Süleymanoğlu'nun Türkiye'ye geldiği günlerde dönemin Spor Bakanı, Naim'in kız arkadaşı olup olmadığını sordurmuş. Bürokratlarından "Yok, siz mi ilgileneceksiniz?" cevabını alınca da "Kardeşim biz p.zevenk miyiz?" demiş.


Spor yazarı Atilla Gökçe, Naim Süleymanoğlu'nun Türkiye'ye geldiği günlerde yaşanan ilginç bir hikayeyi 2015 yılında Socrates dergisine verdiği röportajda gündeme getirmişti. Dönemin Gençlik ve Spor Bakanı Metin Emiroğlu ve bürokratlar arasında geçen o diyalog bugün hala okuyanları güldürüyor.


"HALTERDEKİ KIVILCIMI ALEV HALİNE GETİRDİ"


İşte Atilla Gökçe'nin anlattığı o hikaye:


"Naim'den önceki sürece bakarsak, Sadık Pekünlü 1964 Tokyo Olimpiyat Oyunlarında 11. olmuş, Adanalı Salih ve Mehmet Suvar kardeşler Akdeniz Olimpiyatları ve Avrupa Şampiyonaları'nda birincilikler kazanmışlardı. Yani Türkiye'de halter altyapısı vardı, güreş kadar olmasa da salonlarda daima bu sporu yapacak gençler bulunuyordu, hatta bazı güreşçiler haltere geçiyordu. Naim ne yaptı biliyor musunuz? Halterde var olan enerjiyi bir kıvılcımla alev hâline getirdi. Sonradan o ateş, kızlarda ve erkeklerde yanmayı sürdürdü. Kendi sporcularımızı yarattık. Pekin'de gümüş madalya alan bir kızımız vardır, Sibel Özkan. Yetiştirme yurdunda kalırken, hocasının önerisiyle haltere başlamıştır. Kaybolmaya namzet bir çocuk olarak olimpiyat kürsüsüne çıkması büyük bir başarı öyküsüdür. Tüm bunlar Naim'in buraya gelişiyle yaktığı kıvılcımın sonucudur. 

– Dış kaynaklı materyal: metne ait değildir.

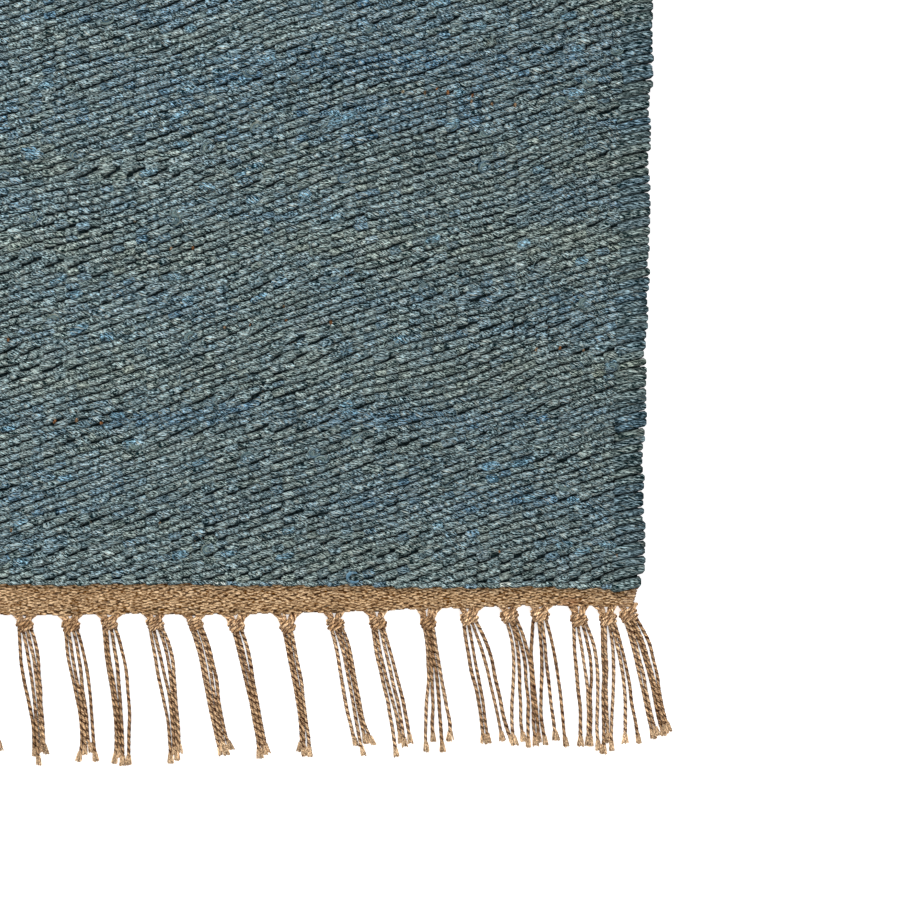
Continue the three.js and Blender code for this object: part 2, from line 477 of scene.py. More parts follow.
class NodeBench:
    """Adds the nodes of one material and links them as it goes."""

    def __init__(self, name: str) -> None:
        """Starts a material with nothing but its shader.

        Args:
            name: the material's name.
        """
        self.material = bpy.data.materials.new(name)
        self.material.use_nodes = True
        self.tree = self.material.node_tree
        self.shader = next(n for n in self.tree.nodes if n.type == "BSDF_PRINCIPLED")

    def add(self, kind: str, inputs: dict[str | int, Setting], **settings: str) -> bpy.types.Node:
        """Adds a node.

        Args:
            kind: Blender's name for the node.
            inputs: values or other nodes' outputs, by input name or number.
            settings: the node's own settings.

        Returns:
            The node.
        """
        node = self.tree.nodes.new(kind)
        for key, value in settings.items():
            setattr(node, key, value)
        for key, value in inputs.items():
            self.set(node.inputs[key], value)
        return node

    def set(self, socket: bpy.types.NodeSocket, value: Setting) -> None:
        """Gives an input a value, or links it to another node's output."""
        if isinstance(value, bpy.types.NodeSocket):
            self.tree.links.new(value, socket)
        else:
            socket.default_value = value

    def math(self, operation: str, first: Setting, second: Setting) -> bpy.types.NodeSocket:
        """The output of a sum of two values."""
        return self.add("ShaderNodeMath", {0: first, 1: second}, operation=operation).outputs[0]

    def between(self, value: Setting, start: Range, stop: Range) -> bpy.types.NodeSocket:
        """A value carried from one range to another, and held there."""
        limits = {"From Min": start[0], "From Max": start[1], "To Min": stop[0], "To Max": stop[1]}
        return self.add("ShaderNodeMapRange", {"Value": value, **limits}).outputs[0]

    def blend(self, share: Setting, first: Setting, second: Setting) -> bpy.types.NodeSocket:
        """Two colours mixed by a share. The mix node's colour inputs are 6 and 7, and its output is 2."""
        return self.add("ShaderNodeMix", {0: share, 6: first, 7: second}, data_type="RGBA").outputs[2]


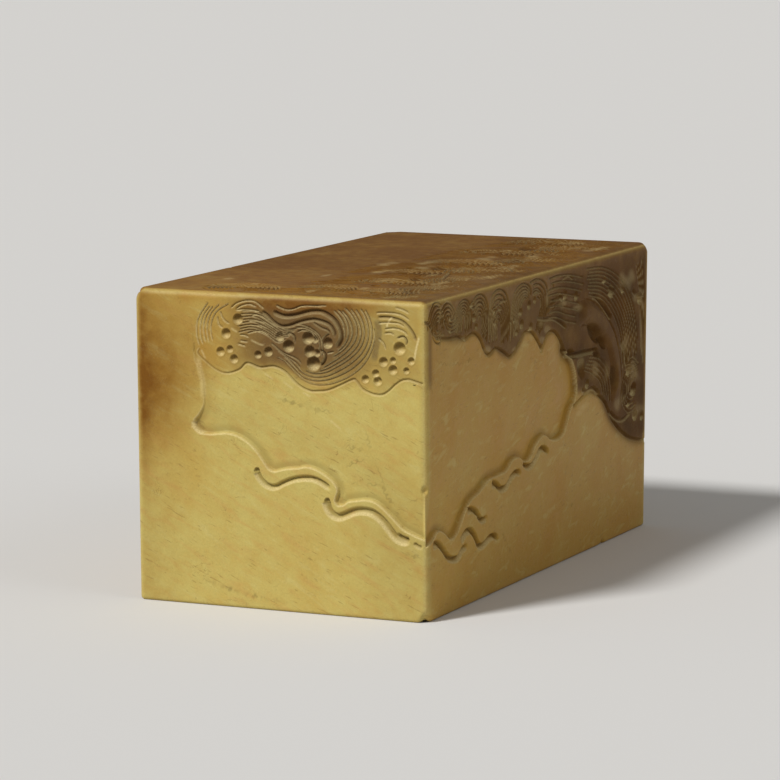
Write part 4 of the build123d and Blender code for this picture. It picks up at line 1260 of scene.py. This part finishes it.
TOP_FACE = CloudFace(
    line_highlight=0.26,
    channels=(
        (((14, 4.4), (17, 6.2), (20.5, 7.0), (24, 5.6), (25.9, 3.8)), 0.6, 0.35),
        (((20.2, 23.4), (23.4, 27.6), (26.4, 29), (28.8, 21.4)), 0.6, 0.3),
        (((16, 13), (19, 16), (23, 17), (27, 15)), 0.6, 0.3), (((22, 36), (26, 39), (30, 38), (33, 33)), 0.7, 0.3),
        (((19, 50), (23, 54), (28, 54.5), (32, 51)), 0.7, 0.3), (((20, 60), (24, 64), (30, 65)), 0.7, 0.3),
    ),
    hollows=((30, 10, 1.4, 2.4, 0.4), (26, 21, 1.2, 2.2, 0.35), (24, 33, 1.4, 3.0, 0.4), (29, 45, 1.6, 3.4, 0.4),
             (25, 58, 1.5, 3.2, 0.4)),
    combs=(
        Comb(((14, 1.6), (20, 2.6), (27, 1.9), (34.8, 1.6)), ((16, 5.6), (21, 8.6), (27, 7.6), (35, 5)), 7),
        Comb(((17, 10.6), (24, 15), (30, 13.6), (35.2, 8.6)), ((17, 20), (24, 25), (30, 23), (35.2, 18)), 12),
        Comb(((15, 23), (22, 28), (29, 29.4), (35.2, 23)), ((15, 33), (22, 39), (29, 41), (35, 34)), 12),
        Comb(((17, 40), (24, 45), (30, 45), (35.2, 39)), ((17, 52), (24, 57), (30, 57), (35, 52)), 12),
        Comb(((18, 56), (24, 60), (30, 61), (35.2, 56)), ((20, 67), (25, 69), (30, 69), (35, 66)), 10),
    ),
    fans=(
        Fan((11.2, 5.0), 0.8, 4.3, -60, 260, 0.5), Fan((20.4, 8.4), 0.9, 3.6, -60, 200, 0.5),
        Fan((27.5, 6.5), 0.9, 4.2, -100, 160, 0.5), Fan((32.8, 12), 1.0, 4.6, 90, 290, 0.5),
        Fan((24.5, 16), 1.0, 4.4, -50, 200, 0.55), Fan((31.5, 21), 1.0, 4.4, 60, 300, 0.55),
        Fan((22.5, 26), 1.0, 4.2, -80, 160, 0.6), Fan((30.0, 31), 1.2, 5.0, 30, 280, 0.6),
        Fan((24.0, 38), 1.2, 4.6, -70, 180, 0.6), Fan((31.5, 43), 1.2, 5.0, 60, 300, 0.6),
        Fan((23.5, 50), 1.2, 4.6, -60, 190, 0.6), Fan((30.5, 57), 1.2, 5.4, 40, 290, 0.6),
        Fan((24.5, 64), 1.2, 4.6, -60, 200, 0.6), Fan((33.0, 2.0), 1.0, 3.0, 90, 180, 0.5),
    ),
    pits=(
        (20.2, 3.5, 0.55), (24.5, 12.4, 0.55), (11.0, 4.8, 0.4), (19.6, 9.4, 0.5), (27.2, 6.2, 0.55),
        (28.6, 8.0, 0.5),
        (31.2, 12.6, 0.6), (24.0, 17.0, 0.6), (30.6, 20.2, 0.6), (22.2, 25.4, 0.7), (29.2, 30.4, 0.7),
        (23.4, 37.0, 0.7),
        (30.8, 42.0, 0.8), (23.0, 49.2, 0.7), (29.6, 56.0, 0.8), (24.0, 63.2, 0.7), (20.8, 31.0, 0.6),
    ),
    sheen_patches=(
        (16, 34, 1.6, 4.0), (22, 32, 1.6, 3.4), (27, 31, 1.4, 3.6), (20, 38, 1.6, 4.0), (25, 44, 1.8, 4.6),
        (31, 37, 1.6, 4.0), (19, 26, 1.2, 3.4), (23, 18, 1.2, 3.0), (6, 12, 1.0, 2.4), (30.5, 3.4, 1.0, 2.6),
        (24.4, 9.5, 0.8, 2.4), (19.8, 5.2, 0.8, 2.4), (33, 26, 1.4, 4.2), (29, 49, 1.6, 4.4), (33, 60, 1.4, 5.0),
        (26, 25, 0.9, 3.0), (14.8, 20, 0.6, 3.0), (30, 18, 1.0, 3.2), (27.5, 66, 2.0, 3.0),
    ),
    cracks=(((4, 20), (6, 34), (5, 48)), ((10, 30), (12, 44), (11, 60))),
)


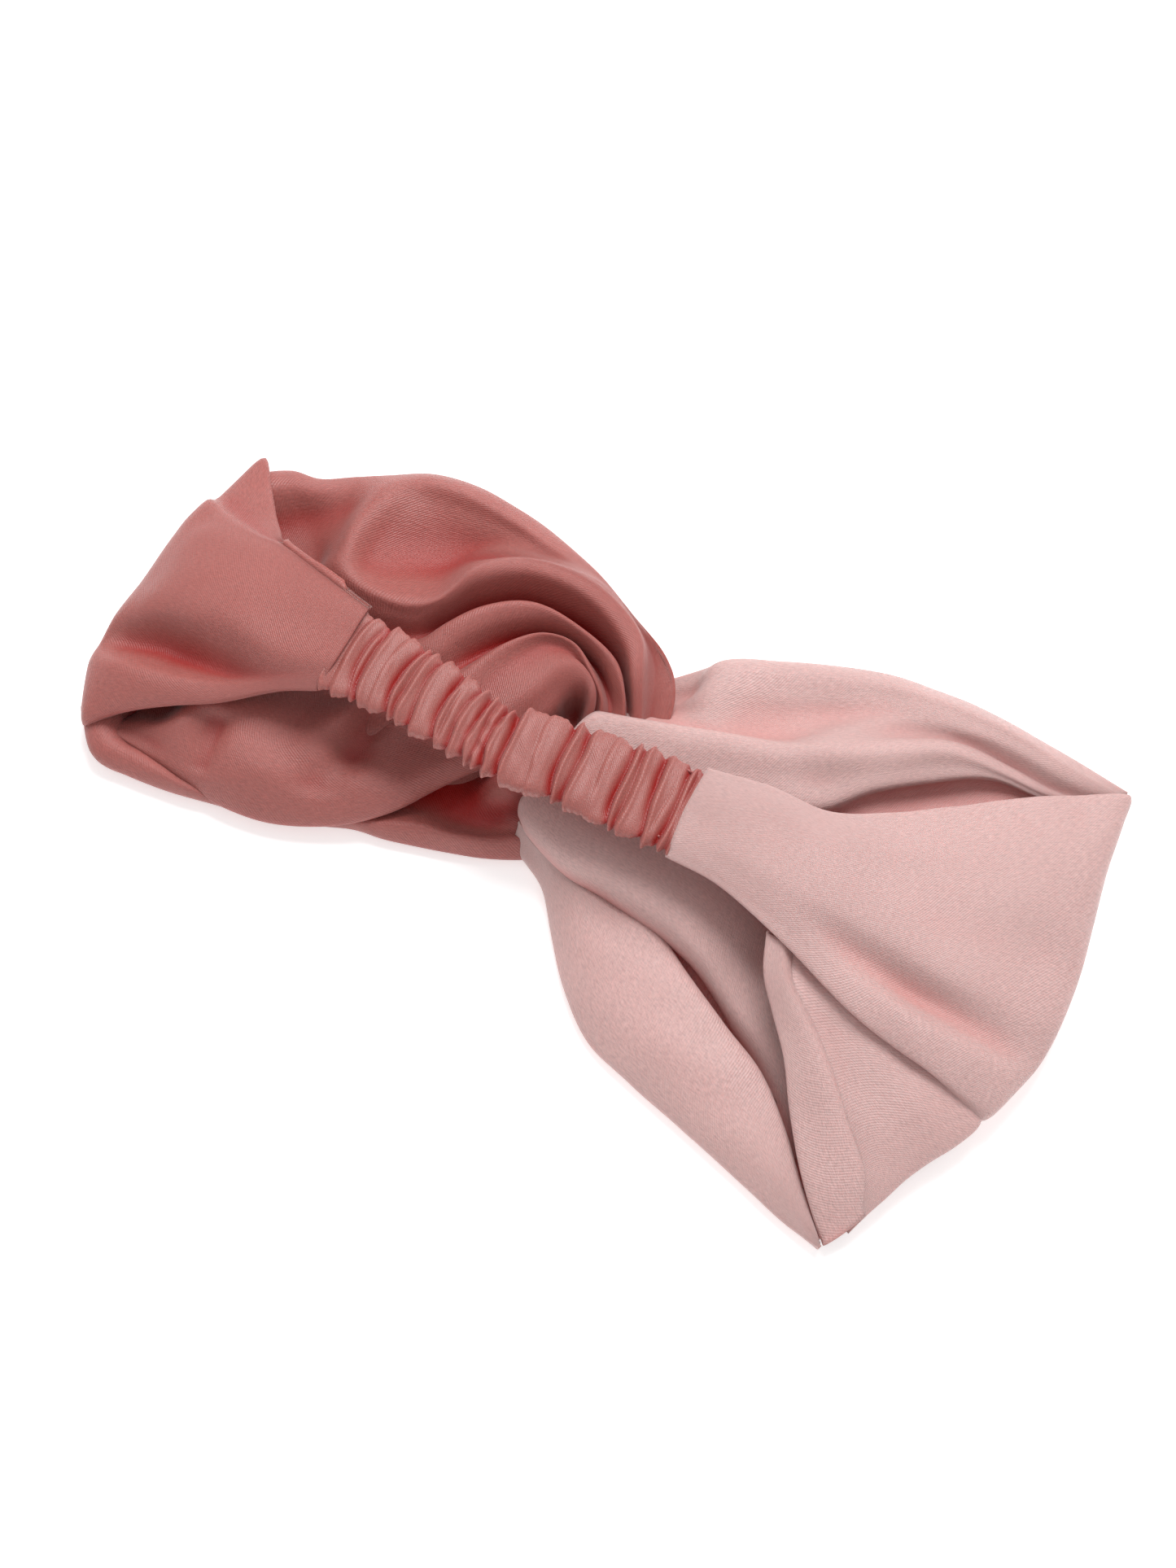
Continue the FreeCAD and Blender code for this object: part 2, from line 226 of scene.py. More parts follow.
def cloth(name, sheet, thickness, closed=False, painted_shade_amount=None):
    """A mesh with the sheet's points, given its thickness below it. Lengths become metres.

    closed joins the sheet's last row to its first, as on a tube.
    """
    # Each point keeps an amount of painted shade, which the satin mixes into its colour.
    painted_shade_amount = hollows(sheet) if painted_shade_amount is None else painted_shade_amount
    rows, columns = sheet.shape[:2]
    bm = bmesh.new()
    bmesh.ops.create_grid(bm, x_segments=columns - 1, y_segments=rows - 1, size=1)
    across = np.r_[0, np.linalg.norm(np.diff(sheet, axis=0), axis=2).mean(axis=1).cumsum()]
    along = np.r_[0, np.linalg.norm(np.diff(sheet, axis=1), axis=2).mean(axis=0).cumsum()]
    uv = bm.loops.layers.uv.new("cloth")
    painted_shade_layer = bm.verts.layers.float.new("painted_shade_amount")
    where = {}
    for v in bm.verts:
        column = round((v.co.x + 1) / 2 * (columns - 1))
        row = round((v.co.y + 1) / 2 * (rows - 1))
        where[v] = (along[column] * MM, across[row] * MM)
        v.co = Vector(sheet[row, column]) * MM
        v[painted_shade_layer] = float(painted_shade_amount[row, column])
    for face in bm.faces:
        for loop in face.loops:
            loop[uv].uv = where[loop.vert]
    bm.normal_update()
    if closed:
        bmesh.ops.remove_doubles(bm, verts=bm.verts, dist=1e-6)
        bmesh.ops.recalc_face_normals(bm, faces=bm.faces)
    elif sum(f.normal.z * f.calc_area() for f in bm.faces) < 0:
        bmesh.ops.reverse_faces(bm, faces=bm.faces)
    if thickness:
        rest = bm.verts.layers.float_vector.new("rest")
        for v in bm.verts:
            v[rest] = v.co
        bmesh.ops.solidify(bm, geom=bm.faces, thickness=thickness)
        for v in bm.verts:
            away = v.co - v[rest]
            if away.length > WALL_LIMIT * thickness:
                v.co = v[rest] + away.normalized() * WALL_LIMIT * thickness
        bm.verts.layers.float_vector.remove(rest)
    else:
        bmesh.ops.holes_fill(bm, edges=[edge for edge in bm.edges if edge.is_boundary], sides=0)
    for v in bm.verts:
        if v.co.z < TABLE_REACH:
            v.co.z = TABLE_REACH * math.exp(v.co.z / TABLE_REACH - 1)
    for face in bm.faces:
        face.smooth = True
    mesh = bpy.data.meshes.new(name)
    bm.to_mesh(mesh)
    bm.free()
    piece = bpy.data.objects.new(name, mesh)
    bpy.context.scene.collection.objects.link(piece)
    return piece


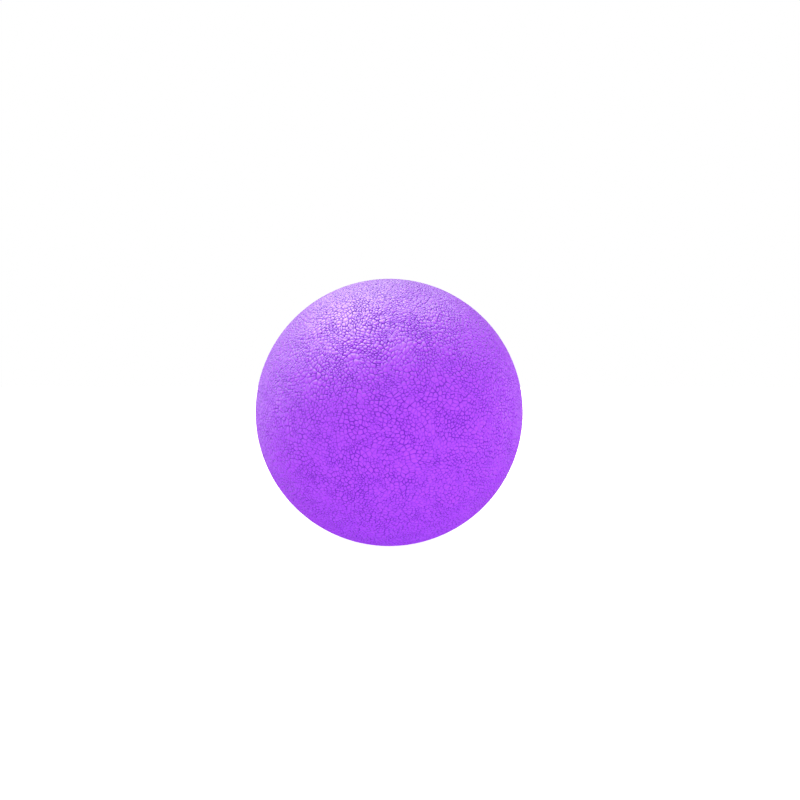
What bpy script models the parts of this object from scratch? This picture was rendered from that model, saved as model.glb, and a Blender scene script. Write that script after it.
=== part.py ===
"""Inflated playground ball with a needle valve.

Two rubber cover halves are bonded over a wound nylon carcass, which holds an airtight bladder.
The valve is a flanged rubber housing with a self-sealing plug, backed by a patch inside the bladder.

The origin is the centre of the ball.
+Y points out through the valve, +Z is up, and the cover halves meet in the XZ plane.
Every piece is turned about one axis, so it is drawn as a profile of (radius, height) pairs.
Height is measured along that axis, towards the valve.
"""

import math

import bpy

# Driving dimensions, in metres.
BALL_DIAMETER = 0.2159
COVER_THICKNESS = 0.0013
WINDING_THICKNESS = 0.0004
BLADDER_THICKNESS = 0.0008
PATCH_THICKNESS = 0.0008
PATCH_RADIUS = 0.0160
CLEARANCE = 0.0003

# Roundness. Every layer has the same facets, so nested layers stay parallel.
STEPS = 40
ARC_STEP = 2 * math.pi / STEPS
EQUATOR = STEPS // 4
FAR_POLE = STEPS // 2
PLUG_STEPS = 24
MERGE_DISTANCE = 0.00001

# Valve housing: the stem goes out through the layers and the flange sits inside them.
STEM_RADIUS = 0.0046
STEM_CHAMFER = 0.0003
FLANGE_RADIUS = 0.0120
FLANGE_RIM = 0.0007
FLANGE_ROOT = 0.0016
FLANGE_ROOT_RADIUS = 0.0072
BOSS_RADIUS = 0.0060
BOSS_TIP_RADIUS = 0.0056
BOSS_CHAMFER = 0.0008
VALVE_LENGTH = 0.0200
BORE_RADIUS = 0.0029
BORE_FLOOR = 0.0012
AIR_HOLE_RADIUS = 0.0016

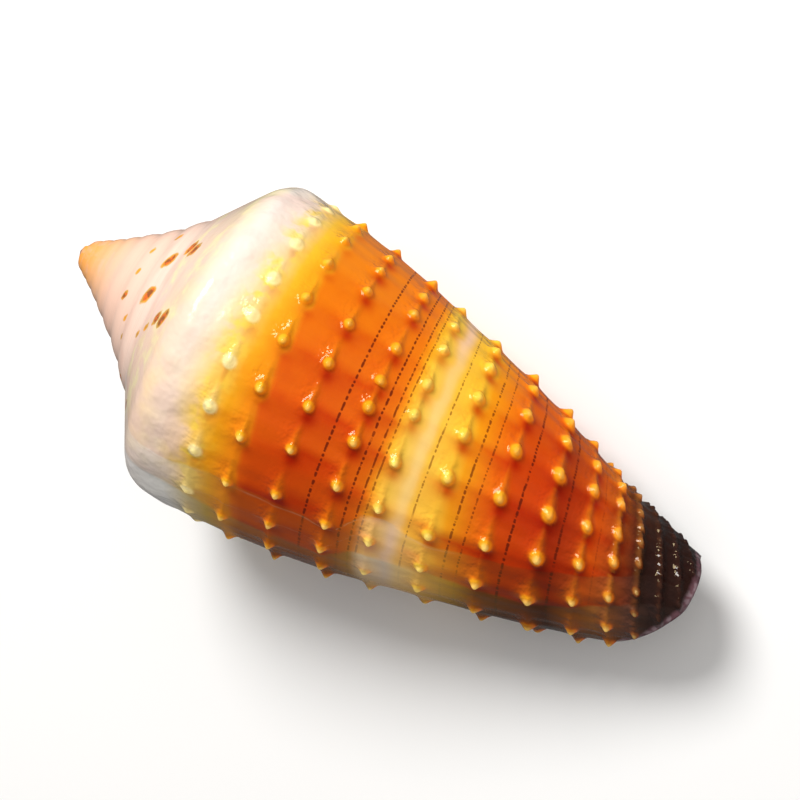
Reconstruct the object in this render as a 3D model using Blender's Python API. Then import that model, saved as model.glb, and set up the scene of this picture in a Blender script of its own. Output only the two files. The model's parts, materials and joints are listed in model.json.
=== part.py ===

"KARDEŞİM BİZ P.ZEVENK MİYİZ?"


Bu arada Naim'in buradaki ilk günlerinde trajikomik bir olay yaşanmıştır. Gençlik ve Spor Bakanı Metin Emiroğlu, genel müdürünü çağırıp Naim'in kız arkadaşı olup olmadığını öğrenmelerini istiyor. Bu soru, bürokrasinin, spor merdivenlerinin en tepesinden en altına doğru yer yer farklılaşarak federasyon başkanına, antrenörlere kadar gidiyor ve Naim'in bir kız arkadaşının olmadığı anlaşılıyor. Tabii bakana gidecek yanıt da aynı bürokratik yoldan gidiyor ve en sonunda soru, "Naim'in bir hanım arkadaşı yok, biz mi halledelim yoksa siz mi halledersiniz, nasıl emir buyurursunuz?" oluyor. Metin Emiroğlu'nun buna cevabı ise "Kardeşim biz p.zevenk miyiz? Ben sadece sordum, o kadar" oluyor."